After all found a model for the NDT but don't know the quality (everything enclosed).

Regardless of the simulation - the fact is I do see the current peak in the real circuit (high amplitude, approx. 5A, little energy) when device plugged rapidly to the power (not happening when power supply output enable used).

 

[alexan_e]

Not sure how to attach a file

Please refer to https://www.edaboard.com/threads/294182/#post1257909 for directions to attach the files

- - - Updated - - -

Note that you may need to zip the files, some extensions are not accepted I think.

 

[FvM]

Regardless of the simulation - the fact is I do see the current peak in the real circuit (high amplitude, approx. 5A, little energy) when device plugged rapidly to the power (not happening when power supply output enable used).

That's the problem of comparing apples and oranges, respectively not reporting the exact test conditions.

I believe that you can get pretty fast voltage transienst with contact closure. So if you want strict current limiting under all possible conditions, your circuit has to take care. Besides the measures that have been already suggested, an input LC filter might be helpful.

You'll end up with even stricter constraints when taking surge events into considerations.

 

[crutschow]

You haven't answered my question as to whether the load you show (10k ohm in parallel with 0.8mF) will be the actual load in practice. If so, then the voltage across the load due to the transient is less than a mV and wouldn't seem to be a problem.

 

[keevvee]

Hi guys,
thanks for following!

The actual load is a bunch of electronics (with a DC/DC converter), that has a current consumption of approx. 80 mA after the inrush.
During inrush the current limiter is clipping the current at ~ 230 mA, except the first useconds (when I test it by rapid connecting to power supply then I get the mentioned current spike that has 5A amplitude and approx. 200 us width).

The DC/DC has a soft start, and the pure capacitors on the primary side of the DC/DC are ~ 300uF.

The spec for this product says max inrush < 250 mA

 

[crutschow]

So you are concerned about the input spike of the current-limiter, not the output? I don't see that as a real concern since it's of such short duration but, if you have to suppress it to meet an arbitrary spec requirement, then I suggest a small inductor in series with the input. Also a capacitor added between the gate and source of T4 helps to rapidly turn-off T4 at the start of the transient.

For example 15µH in series with the limiter input, in parallel with a 120Ω resistor for damping of any high frequency oscillations, and 1nF between the gate and source of T4, limits the peak current to <220mA with a ≧1ns input risetime.

 

[keevvee]

Yes, that is the problem.

The entire product is not allowed (according to some custom spec) to use more than 250 mA inrush, therefore current limiter.

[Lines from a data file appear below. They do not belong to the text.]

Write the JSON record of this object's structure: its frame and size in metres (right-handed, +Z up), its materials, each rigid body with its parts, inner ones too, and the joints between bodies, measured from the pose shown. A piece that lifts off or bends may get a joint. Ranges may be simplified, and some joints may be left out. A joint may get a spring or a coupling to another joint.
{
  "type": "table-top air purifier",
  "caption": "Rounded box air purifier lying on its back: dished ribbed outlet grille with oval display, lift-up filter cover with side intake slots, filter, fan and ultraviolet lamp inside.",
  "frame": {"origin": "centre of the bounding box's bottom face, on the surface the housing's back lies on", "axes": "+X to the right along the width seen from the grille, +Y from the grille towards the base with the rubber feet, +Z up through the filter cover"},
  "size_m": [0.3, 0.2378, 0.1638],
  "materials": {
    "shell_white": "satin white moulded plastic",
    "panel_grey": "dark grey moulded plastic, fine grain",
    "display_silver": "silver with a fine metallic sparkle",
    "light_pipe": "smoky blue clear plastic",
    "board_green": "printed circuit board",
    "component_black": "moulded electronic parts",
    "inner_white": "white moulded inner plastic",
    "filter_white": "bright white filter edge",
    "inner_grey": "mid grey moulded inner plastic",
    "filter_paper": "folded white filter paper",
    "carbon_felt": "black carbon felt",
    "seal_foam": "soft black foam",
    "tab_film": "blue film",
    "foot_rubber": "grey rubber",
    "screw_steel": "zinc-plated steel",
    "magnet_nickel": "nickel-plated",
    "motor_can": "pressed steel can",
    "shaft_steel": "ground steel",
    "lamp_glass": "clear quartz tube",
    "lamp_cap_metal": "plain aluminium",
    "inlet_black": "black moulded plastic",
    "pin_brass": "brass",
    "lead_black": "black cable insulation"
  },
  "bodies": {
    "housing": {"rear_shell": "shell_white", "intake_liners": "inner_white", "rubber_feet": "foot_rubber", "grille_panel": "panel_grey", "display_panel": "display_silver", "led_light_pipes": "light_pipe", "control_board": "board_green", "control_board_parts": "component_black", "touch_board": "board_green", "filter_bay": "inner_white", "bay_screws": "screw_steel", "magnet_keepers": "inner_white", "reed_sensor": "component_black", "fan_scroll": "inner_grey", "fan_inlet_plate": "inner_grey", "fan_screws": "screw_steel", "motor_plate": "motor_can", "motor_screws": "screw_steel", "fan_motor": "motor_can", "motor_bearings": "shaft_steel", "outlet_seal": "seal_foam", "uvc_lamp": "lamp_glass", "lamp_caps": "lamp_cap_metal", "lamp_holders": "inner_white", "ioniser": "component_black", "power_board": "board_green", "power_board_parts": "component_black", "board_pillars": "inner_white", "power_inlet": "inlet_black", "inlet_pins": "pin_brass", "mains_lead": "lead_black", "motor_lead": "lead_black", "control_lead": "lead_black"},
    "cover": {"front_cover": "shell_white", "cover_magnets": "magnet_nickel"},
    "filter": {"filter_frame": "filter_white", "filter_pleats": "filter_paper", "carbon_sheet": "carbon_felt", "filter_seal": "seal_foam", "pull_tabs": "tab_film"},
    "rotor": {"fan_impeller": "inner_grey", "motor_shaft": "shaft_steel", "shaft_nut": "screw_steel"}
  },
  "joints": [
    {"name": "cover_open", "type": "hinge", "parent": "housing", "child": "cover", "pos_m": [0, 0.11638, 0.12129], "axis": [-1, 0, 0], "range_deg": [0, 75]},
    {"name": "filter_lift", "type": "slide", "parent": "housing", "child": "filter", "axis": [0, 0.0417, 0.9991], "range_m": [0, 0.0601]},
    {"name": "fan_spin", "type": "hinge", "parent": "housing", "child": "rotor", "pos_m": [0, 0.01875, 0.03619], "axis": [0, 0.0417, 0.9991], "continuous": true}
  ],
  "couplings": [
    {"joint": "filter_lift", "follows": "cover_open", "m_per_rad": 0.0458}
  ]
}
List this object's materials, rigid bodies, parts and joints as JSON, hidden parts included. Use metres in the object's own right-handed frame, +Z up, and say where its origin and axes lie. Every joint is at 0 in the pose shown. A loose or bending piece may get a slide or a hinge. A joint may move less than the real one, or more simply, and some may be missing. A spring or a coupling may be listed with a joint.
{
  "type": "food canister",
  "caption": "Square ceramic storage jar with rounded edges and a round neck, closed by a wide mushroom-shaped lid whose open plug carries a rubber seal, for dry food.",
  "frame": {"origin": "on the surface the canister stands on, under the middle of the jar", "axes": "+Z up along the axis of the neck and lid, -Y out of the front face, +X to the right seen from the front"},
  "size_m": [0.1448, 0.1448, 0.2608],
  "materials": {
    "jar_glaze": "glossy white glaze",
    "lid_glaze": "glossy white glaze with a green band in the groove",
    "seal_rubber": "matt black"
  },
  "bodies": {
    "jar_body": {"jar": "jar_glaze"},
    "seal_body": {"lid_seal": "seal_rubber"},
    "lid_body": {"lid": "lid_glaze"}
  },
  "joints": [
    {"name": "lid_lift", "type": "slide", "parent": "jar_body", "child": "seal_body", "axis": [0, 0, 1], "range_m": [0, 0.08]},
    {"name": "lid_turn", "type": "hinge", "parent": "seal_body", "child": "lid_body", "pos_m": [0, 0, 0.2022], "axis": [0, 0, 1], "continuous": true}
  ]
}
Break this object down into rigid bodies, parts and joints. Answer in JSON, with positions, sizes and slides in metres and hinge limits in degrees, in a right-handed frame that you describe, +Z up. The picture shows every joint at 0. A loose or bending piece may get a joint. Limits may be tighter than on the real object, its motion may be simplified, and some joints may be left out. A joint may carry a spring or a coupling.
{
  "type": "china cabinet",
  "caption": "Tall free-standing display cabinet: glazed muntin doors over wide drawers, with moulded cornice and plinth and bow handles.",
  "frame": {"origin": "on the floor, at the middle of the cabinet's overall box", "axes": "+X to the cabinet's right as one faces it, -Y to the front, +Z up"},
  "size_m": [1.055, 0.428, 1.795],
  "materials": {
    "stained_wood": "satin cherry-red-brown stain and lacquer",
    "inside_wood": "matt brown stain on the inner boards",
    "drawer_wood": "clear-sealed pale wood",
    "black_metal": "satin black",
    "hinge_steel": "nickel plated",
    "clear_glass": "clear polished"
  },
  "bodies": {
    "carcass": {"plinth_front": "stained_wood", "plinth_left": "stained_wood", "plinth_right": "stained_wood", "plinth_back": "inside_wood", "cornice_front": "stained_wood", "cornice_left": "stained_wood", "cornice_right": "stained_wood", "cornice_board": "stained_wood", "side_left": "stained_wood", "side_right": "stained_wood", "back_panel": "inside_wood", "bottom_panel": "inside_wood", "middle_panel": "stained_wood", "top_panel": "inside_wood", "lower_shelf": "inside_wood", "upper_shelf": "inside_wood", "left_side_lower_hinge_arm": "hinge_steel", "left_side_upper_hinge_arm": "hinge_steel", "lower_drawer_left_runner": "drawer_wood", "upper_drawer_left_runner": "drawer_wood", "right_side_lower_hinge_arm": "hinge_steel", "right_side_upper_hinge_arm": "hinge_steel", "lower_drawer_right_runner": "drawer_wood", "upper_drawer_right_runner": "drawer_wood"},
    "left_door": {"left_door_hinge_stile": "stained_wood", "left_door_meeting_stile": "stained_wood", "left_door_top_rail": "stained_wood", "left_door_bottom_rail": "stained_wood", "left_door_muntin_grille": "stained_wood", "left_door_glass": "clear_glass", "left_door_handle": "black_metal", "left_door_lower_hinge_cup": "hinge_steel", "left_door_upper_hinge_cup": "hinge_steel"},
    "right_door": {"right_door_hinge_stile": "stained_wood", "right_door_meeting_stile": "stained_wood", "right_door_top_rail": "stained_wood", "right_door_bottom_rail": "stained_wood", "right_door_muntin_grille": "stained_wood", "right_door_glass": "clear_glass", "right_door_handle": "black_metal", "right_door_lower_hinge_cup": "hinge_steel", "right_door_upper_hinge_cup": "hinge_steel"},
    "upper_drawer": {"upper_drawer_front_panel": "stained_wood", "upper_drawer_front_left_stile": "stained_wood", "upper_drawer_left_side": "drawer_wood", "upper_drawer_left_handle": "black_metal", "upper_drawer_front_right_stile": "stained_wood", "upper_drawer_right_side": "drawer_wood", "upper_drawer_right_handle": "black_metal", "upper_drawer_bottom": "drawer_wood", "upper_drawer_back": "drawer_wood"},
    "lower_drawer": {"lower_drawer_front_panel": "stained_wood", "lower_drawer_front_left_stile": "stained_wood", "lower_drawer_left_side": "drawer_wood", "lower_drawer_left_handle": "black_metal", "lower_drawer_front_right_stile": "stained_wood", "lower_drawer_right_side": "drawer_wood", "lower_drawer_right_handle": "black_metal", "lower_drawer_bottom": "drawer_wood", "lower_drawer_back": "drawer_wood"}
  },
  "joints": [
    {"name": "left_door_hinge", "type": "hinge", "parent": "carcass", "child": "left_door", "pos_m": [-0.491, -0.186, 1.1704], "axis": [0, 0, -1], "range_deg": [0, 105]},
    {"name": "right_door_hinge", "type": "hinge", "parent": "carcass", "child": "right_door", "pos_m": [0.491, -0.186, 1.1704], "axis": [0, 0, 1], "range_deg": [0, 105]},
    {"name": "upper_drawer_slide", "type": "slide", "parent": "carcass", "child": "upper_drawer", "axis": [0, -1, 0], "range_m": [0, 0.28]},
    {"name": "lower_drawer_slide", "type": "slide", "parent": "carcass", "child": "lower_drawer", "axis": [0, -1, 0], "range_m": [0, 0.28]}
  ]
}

I would love to argue that the initial current peak is so short, and has so little energy that it doesn't matter but I'm afraid I have to stick to spec and eliminate that initial current peak observed on power input.

- - - Updated - - -

But I would like to also understand why the peak is there. You say that a small cap between gate and source would help to turn transistor ON. But isn't it better if it is OFF by default (during power on) and as far as I understand it is OFF when power on, next it's entering the linear mode and finally after the current drops, it's switching ON. In this case there should be no current peak during power on? if the Vgsth is -2.5V I canot see it's ever less than that during power ON, see this:

 

[crutschow]

...........................................

But I would like to also understand why the peak is there. You say that a small cap between gate and source would help to turn transistor ON. But isn't it better if it is OFF by default (during power on) and as far as I understand it is OFF when power on, next it's entering the linear mode and finally after the current drops, it's switching ON. In this case there should be no current peak during power on? if the Vgsth is -2.5V I canot see it's ever less than that during power ON, see this:

Yes, I corrected my typo. It should have been that the capacitor helps keep the transistor OFF during the startup transient. You can't really see an improvement in the Vgs voltage from the capacitor but it seemed to reduce the current transient when I also added the inductor and resistor at the input so that's why I included it. But further simulations don't show much effect so the capacitor may not be needed in real life.

I think the peak current transient is caused by the feed-through capacitance of the MOSFET.